[start]

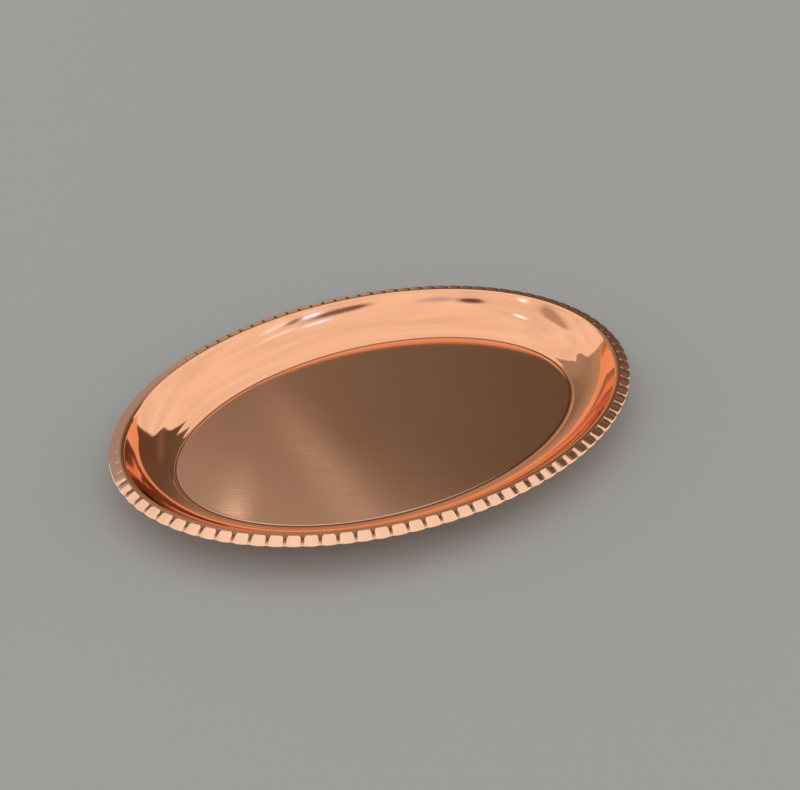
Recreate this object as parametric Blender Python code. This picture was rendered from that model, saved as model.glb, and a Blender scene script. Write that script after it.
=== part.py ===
"""Oval copper tray with a fluted border, as three separate pieces.

The tray stands on the XY plane with its long axis along X and the centre of its floor above the origin.
Lengths are in metres. Every piece follows the outer oval: its section is drawn as points that lie a
distance in from that oval (the inset) and a height above the ground, and is carried round it.
"""

import math

import bmesh
import bpy
import numpy as np

# The outer oval, measured over the crowns of the flutes
TRAY_LENGTH = 0.300
TRAY_WIDTH = 0.210

# The pan: floor, step, hollow wall and shoulder. The wall's upper stretch is straight, and its length is a
# share of the hollow stretch's radius. The crest is the pan's highest line.
PAN_SHEET = 0.0008
CREST_HEIGHT = 0.0221
CREST_INSET = 0.0062
WALL_RUN = 0.0250
STEP_RADIUS = 0.0024
STEP_SLOPE = math.radians(40.0)
COVE_START_SLOPE = math.radians(17.0)
WALL_STRAIGHT_SHARE = 0.2
SHOULDER_RADIUS = 0.0026

# Outside the crest the pan is set down, so that the border on its flange lies level with the crest
SET_DOWN_RADIUS = 0.0010
SET_DOWN_SLOPE = math.radians(60.0)
SET_DOWN_STRAIGHT = 0.0003
SET_DOWN_FOOT_RADIUS = 0.0005
BAND_FALL = math.radians(11.5)

# The border: a strip of stamped flutes, turned down and curled under at its outer edge
BORDER_SHEET = 0.0004
GROOVE_SHEET = 0.00035
FLUTE_PITCH = 0.0084
FLUTE_HEIGHT = 0.00045
FLUTE_END_RUN = 0.0007
FLUTE_ROLL_RADIUS = 0.0011
SCALLOP_DEPTH = 0.0003
CURL_TUCK = 0.0006
LOBE_POWER = 3.0
LOBE_COLUMN_SHARES = (-0.5, -0.32, 0.0, 0.32)

# The wire inside the curled edge
WIRE_DIAMETER = 0.0007

# The gap kept between pieces that touch
SEAT_GAP = 0.0003

# Middle of a quarter turn, and the corner angle from which an edge is drawn sharp
EIGHTH_TURN = math.radians(45.0)
SHARP_CORNER = math.radians(40.0)

# The steepest slope that the wall can have
UPRIGHT = math.radians(90.0)

# How finely the shapes are drawn
OVAL_SAMPLES = 7200
SLOPE_HALVINGS = 50
WIRE_SIDES = 6
SHOULDER_STEPS = 3
COVE_STEPS = 4
STEP_TOP_STEPS = 2
STEP_FOOT_STEPS = 2
SET_DOWN_STEPS = 2

# Finishes: colour (linear), roughness
POLISHED_COPPER = ((0.91, 0.47, 0.31), 0.08)
BORDER_COPPER = ((0.90, 0.46, 0.30), 0.14)
WIRE_COPPER = ((0.80, 0.38, 0.24), 0.30)


def clear_scene():
    for obj in list(bpy.data.objects):
        bpy.data.objects.remove(obj, do_unlink=True)


def copper(name, finish):
    """A metal material with the colour and roughness of the given finish."""
    colour, roughness = finish
    material = bpy.data.materials.new(name)
    material.use_nodes = True
    shader = material.node_tree.nodes["Principled BSDF"]
    shader.inputs["Base Color"].default_value = (*colour, 1.0)
    shader.inputs["Roughness"].default_value = roughness
    shader.inputs["Metallic"].default_value = 1.0
    material.diffuse_color = (*colour, 1.0)
    return material


def oval_way():
    """The outer oval's angles, and the distance along it at each of them."""
    angles = np.linspace(0.0, 2.0 * math.pi, OVAL_SAMPLES + 1)
    across = TRAY_LENGTH / 2.0 * np.cos(angles)
    along = TRAY_WIDTH / 2.0 * np.sin(angles)
    steps = np.hypot(np.diff(across), np.diff(along))
    return angles, np.concatenate(([0.0], np.cumsum(steps)))


def flute_count():
    """A whole number of flutes, as near to the chosen pitch as the oval's length allows."""
    return round(float(oval_way()[1][-1]) / FLUTE_PITCH)


def oval_stations(way_shares):
    """Points on the outer oval and their outward normals, at shares of the distance round it."""
    angles, way = oval_way()
    at = np.interp(np.asarray(way_shares) * way[-1], way, angles)
    points = np.stack((TRAY_LENGTH / 2.0 * np.cos(at), TRAY_WIDTH / 2.0 * np.sin(at)), axis=1)
    normals = np.stack((TRAY_WIDTH * np.cos(at), TRAY_LENGTH * np.sin(at)), axis=1)
    normals /= np.linalg.norm(normals, axis=1)[:, None]
    return points, normals


def arc_points(start, radius, slope_from, slope_to, steps):
    """Points and slopes along an arc that starts at (run, height) and turns from one slope to another."""
    run, height = start
    turn = math.copysign(1.0, slope_to - slope_from)
    found = []
    for step in range(1, steps + 1):
        slope = slope_from + (slope_to - slope_from) * step / steps
        out = run + turn * radius * (math.sin(slope) - math.sin(slope_from))
        up = height + turn * radius * (math.cos(slope_from) - math.cos(slope))
        found.append((out, up, slope))
    return found


def straight_point(start, length, slope):
    """The far end of a straight stretch that starts at (run, height), with its slope."""
    run, height = start
    return (run + length * math.cos(slope), height + length * math.sin(slope), slope)


def wall_for(wall_slope):
    """The hollow stretch's radius, and the crest's height above the floor, when the wall ends at this slope."""
    step_run = STEP_RADIUS * (2.0 * math.sin(STEP_SLOPE) - math.sin(COVE_START_SLOPE))
    step_rise = STEP_RADIUS * (1.0 + math.cos(COVE_START_SLOPE) - 2.0 * math.cos(STEP_SLOPE))
    shoulder_run = SHOULDER_RADIUS * math.sin(wall_slope)
    shoulder_rise = SHOULDER_RADIUS * (1.0 - math.cos(wall_slope))
    run_share = math.sin(wall_slope) - math.sin(COVE_START_SLOPE)
    run_share += WALL_STRAIGHT_SHARE * math.cos(wall_slope)
    rise_share = math.cos(COVE_START_SLOPE) - math.cos(wall_slope)
    rise_share += WALL_STRAIGHT_SHARE * math.sin(wall_slope)
    cove_radius = (WALL_RUN - step_run - shoulder_run) / run_share
    return cove_radius, step_rise + cove_radius * rise_share + shoulder_rise


def wall_sizes():
    """The wall's slope and the hollow stretch's radius, so that it climbs from the floor to the crest."""
    low, high = COVE_START_SLOPE, UPRIGHT
    for _ in range(SLOPE_HALVINGS):
        slope = (low + high) / 2.0
        if wall_for(slope)[1] < CREST_HEIGHT - PAN_SHEET:
            low = slope
        else:
            high = slope
    return slope, wall_for(slope)[0]


def floor_inset():
    """The distance from the outer oval in to the edge of the flat floor."""
    return CREST_INSET + WALL_RUN


def set_down():
    """The face from the crest down to the start of the flange, as run, height and slope."""
    start = (floor_inset() - CREST_INSET, CREST_HEIGHT)
    face = arc_points(start, SET_DOWN_RADIUS, 0.0, -SET_DOWN_SLOPE, SET_DOWN_STEPS)
    face.append(straight_point(face[-1][:2], SET_DOWN_STRAIGHT, -SET_DOWN_SLOPE))
    face += arc_points(face[-1][:2], SET_DOWN_FOOT_RADIUS, -SET_DOWN_SLOPE, -BAND_FALL, SET_DOWN_STEPS)
    return face


def flange_start_inset():
    """The distance from the outer oval in to the start of the flange, where the border ends too."""
    return floor_inset() - set_down()[-1][0]


def flange_height(inset):
    """The height of the flange's upper face, which falls gently outward."""
    return set_down()[-1][1] - (flange_start_inset() - inset) * math.tan(BAND_FALL)


def lip_inset():
    """The inner face of the border's turned-down edge."""
    return SCALLOP_DEPTH + BORDER_SHEET


def wire_inset():
    return lip_inset() + SEAT_GAP + WIRE_DIAMETER / 2.0


def wire_height():
    """The wire's middle lies a gap below the underside of the border."""
    reach = (WIRE_DIAMETER / 2.0 + SEAT_GAP) / math.cos(BAND_FALL)
    return flange_height(wire_inset()) + SEAT_GAP - reach


def flange_edge_inset():
    return wire_inset() + WIRE_DIAMETER / 2.0 + SEAT_GAP


def pan_face():
    """The pan's upper face from the floor's edge out to the flange's edge, as run, height and slope."""
    wall_slope, cove_radius = wall_sizes()
    flange = (flange_start_inset() - flange_edge_inset()) / math.cos(BAND_FALL)
    face = [(0.0, PAN_SHEET, 0.0)]
    face += arc_points(face[-1][:2], STEP_RADIUS, 0.0, STEP_SLOPE, STEP_FOOT_STEPS)
    face += arc_points(face[-1][:2], STEP_RADIUS, STEP_SLOPE, COVE_START_SLOPE, STEP_TOP_STEPS)
    face += arc_points(face[-1][:2], cove_radius, COVE_START_SLOPE, wall_slope, COVE_STEPS)
    face.append(straight_point(face[-1][:2], WALL_STRAIGHT_SHARE * cove_radius, wall_slope))
    face += arc_points(face[-1][:2], SHOULDER_RADIUS, wall_slope, 0.0, SHOULDER_STEPS)
    face += set_down()
    face.append(straight_point(face[-1][:2], flange, -BAND_FALL))
    return face


def pan_section():
    """The pan's section as (inset, height): along its upper face, then back along its underside."""
    edge = floor_inset()
    face = pan_face()
    upper = [(edge - run, height) for run, height, _ in face]
    lower = []
    for run, height, slope in reversed(face):
        out = run + PAN_SHEET * math.sin(slope)
        down = height - PAN_SHEET * math.cos(slope)
        lower.append((edge - out, down))
    return upper + lower


def border_section(lobe_share):
    """The border's closed section as (inset, height), where lobe_share is 0 in a groove and 1 on a crown."""
    scallop = SCALLOP_DEPTH * (1.0 - lobe_share)
    flute = GROOVE_SHEET + FLUTE_HEIGHT * lobe_share
    roll_radius = GROOVE_SHEET + (FLUTE_ROLL_RADIUS - GROOVE_SHEET) * lobe_share
    roll_start = scallop + roll_radius
    inner_end = flange_start_inset()
    sheet_end = inner_end + GROOVE_SHEET / math.tan(SET_DOWN_SLOPE)
    flute_end = sheet_end - FLUTE_END_RUN
    lip = lip_inset()
    curl_bottom = wire_height() - WIRE_DIAMETER / 2.0 - SEAT_GAP - BORDER_SHEET

    def under(inset):
        return flange_height(inset) + SEAT_GAP

    roll_top = under(roll_start) + flute
    roll_middle = roll_radius * (1.0 - math.sin(EIGHTH_TURN))
    return [
        (inner_end, under(inner_end)),
        (sheet_end, under(inner_end) + GROOVE_SHEET),
        (flute_end, under(flute_end) + flute),
        (roll_start, roll_top),
        (scallop + roll_middle, roll_top - roll_middle),
        (scallop, roll_top - roll_radius),
        (scallop, wire_height()),
        (CURL_TUCK, curl_bottom),
        (wire_inset(), curl_bottom),
        (wire_inset(), curl_bottom + BORDER_SHEET),
        (lip + SEAT_GAP, curl_bottom + BORDER_SHEET),
        (lip, curl_bottom + BORDER_SHEET + SEAT_GAP),
        (lip, under(lip)),
    ]


def wire_section():
    """The wire's round section as (inset, height)."""
    section = []
    for side in range(WIRE_SIDES):
        turn = 2.0 * math.pi * (side + 0.5) / WIRE_SIDES
        inset = wire_inset() - WIRE_DIAMETER / 2.0 * math.cos(turn)
        section.append((inset, wire_height() - WIRE_DIAMETER / 2.0 * math.sin(turn)))
    return section


def add_piece(name, mesh_builder, material):
    """An object made from a bmesh, shaded smooth but for its sharp edges."""
    mesh_builder.normal_update()
    bmesh.ops.recalc_face_normals(mesh_builder, faces=mesh_builder.faces)
    mesh = bpy.data.meshes.new(name)
    mesh_builder.to_mesh(mesh)
    mesh_builder.free()
    mesh.materials.append(material)
    mesh.shade_smooth()
    mesh.set_sharp_from_angle(angle=SHARP_CORNER)
    obj = bpy.data.objects.new(name, mesh)
    bpy.context.scene.collection.objects.link(obj)
    return obj


def sweep_rings(way_shares, sections):
    """A bmesh with one ring of vertices for each point of the section, carried round the oval."""
    points, normals = oval_stations(way_shares)
    builder = bmesh.new()
    rings = []
    for row in range(len(sections[0])):
        ring = []
        for point, normal, section in zip(points, normals, sections):
            inset, height = section[row]
            place = point - normal * inset
            ring.append(builder.verts.new((place[0], place[1], height)))
        rings.append(ring)
    return builder, rings


def join_rings(builder, first, second):
    """Faces between two neighbouring rings."""
    for index, vertex in enumerate(first):
        builder.faces.new((vertex, first[index - 1], second[index - 1], second[index]))


def make_pan():
    """The drawn sheet. Its section is open: flat faces close it over the floor, above and below."""
    count = flute_count()
    way_shares = np.arange(count) / count
    builder, rings = sweep_rings(way_shares, [pan_section()] * count)
    for first, second in zip(rings, rings[1:]):
        join_rings(builder, first, second)
    builder.faces.new(rings[0])
    builder.faces.new(rings[-1])
    return add_piece("tray_pan", builder, copper("polished_copper", POLISHED_COPPER))


def make_border():
    """The strip of flutes: its section swells and shrinks with each lobe as it goes round."""
    count = flute_count()
    way_shares = []
    sections = []
    for flute in range(count):
        for share in LOBE_COLUMN_SHARES:
            way_shares.append((flute + share) / count)
            sections.append(border_section(1.0 - abs(2.0 * share) ** LOBE_POWER))
    builder, rings = sweep_rings(way_shares, sections)
    for index, ring in enumerate(rings):
        join_rings(builder, rings[index - 1], ring)
    return add_piece("fluted_border", builder, copper("border_copper", BORDER_COPPER))


def make_wire():
    """The closed ring of round wire in the curled edge."""
    count = flute_count()
    way_shares = np.arange(count) / count
    builder, rings = sweep_rings(way_shares, [wire_section()] * count)
    for index, ring in enumerate(rings):
        join_rings(builder, rings[index - 1], ring)
    return add_piece("rim_wire", builder, copper("wire_copper", WIRE_COPPER))


def main():
    clear_scene()
    make_pan()
    make_border()
    make_wire()


main()
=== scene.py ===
"""Looks of the copper tray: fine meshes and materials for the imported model, floor, light and camera."""

import math

import bpy
import numpy as np
from mathutils import Matrix, Vector


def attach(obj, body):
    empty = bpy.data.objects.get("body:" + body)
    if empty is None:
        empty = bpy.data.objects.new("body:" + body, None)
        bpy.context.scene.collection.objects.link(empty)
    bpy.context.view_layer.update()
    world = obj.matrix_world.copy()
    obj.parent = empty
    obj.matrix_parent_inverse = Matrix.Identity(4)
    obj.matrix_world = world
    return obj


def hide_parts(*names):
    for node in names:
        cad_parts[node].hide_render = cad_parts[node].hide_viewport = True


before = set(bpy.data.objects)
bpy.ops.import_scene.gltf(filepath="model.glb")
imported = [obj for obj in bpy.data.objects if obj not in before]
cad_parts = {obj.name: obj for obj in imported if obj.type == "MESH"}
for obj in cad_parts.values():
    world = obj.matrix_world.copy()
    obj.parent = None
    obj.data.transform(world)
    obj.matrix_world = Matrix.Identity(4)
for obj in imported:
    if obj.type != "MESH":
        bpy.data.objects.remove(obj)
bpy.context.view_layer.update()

MM = 0.001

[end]

- AIM: Retype, in the same exact form, the lines of the material above from the line holding "builder, rings = sweep_rings(way_shares, sections)" through the line holding "obj.matrix_world = Matrix.Identity(4)".

- SOLUTION FOR THIS PROBLEM:
    builder, rings = sweep_rings(way_shares, sections)
    for index, ring in enumerate(rings):
        join_rings(builder, rings[index - 1], ring)
    return add_piece("fluted_border", builder, copper("border_copper", BORDER_COPPER))


def make_wire():
    """The closed ring of round wire in the curled edge."""
    count = flute_count()
    way_shares = np.arange(count) / count
    builder, rings = sweep_rings(way_shares, [wire_section()] * count)
    for index, ring in enumerate(rings):
        join_rings(builder, rings[index - 1], ring)
    return add_piece("rim_wire", builder, copper("wire_copper", WIRE_COPPER))


def main():
    clear_scene()
    make_pan()
    make_border()
    make_wire()


main()
=== scene.py ===
"""Looks of the copper tray: fine meshes and materials for the imported model, floor, light and camera."""

import math

import bpy
import numpy as np
from mathutils import Matrix, Vector


def attach(obj, body):
    empty = bpy.data.objects.get("body:" + body)
    if empty is None:
        empty = bpy.data.objects.new("body:" + body, None)
        bpy.context.scene.collection.objects.link(empty)
    bpy.context.view_layer.update()
    world = obj.matrix_world.copy()
    obj.parent = empty
    obj.matrix_parent_inverse = Matrix.Identity(4)
    obj.matrix_world = world
    return obj


def hide_parts(*names):
    for node in names:
        cad_parts[node].hide_render = cad_parts[node].hide_viewport = True


before = set(bpy.data.objects)
bpy.ops.import_scene.gltf(filepath="model.glb")
imported = [obj for obj in bpy.data.objects if obj not in before]
cad_parts = {obj.name: obj for obj in imported if obj.type == "MESH"}
for obj in cad_parts.values():
    world = obj.matrix_world.copy()
    obj.parent = None
    obj.data.transform(world)
    obj.matrix_world = Matrix.Identity(4)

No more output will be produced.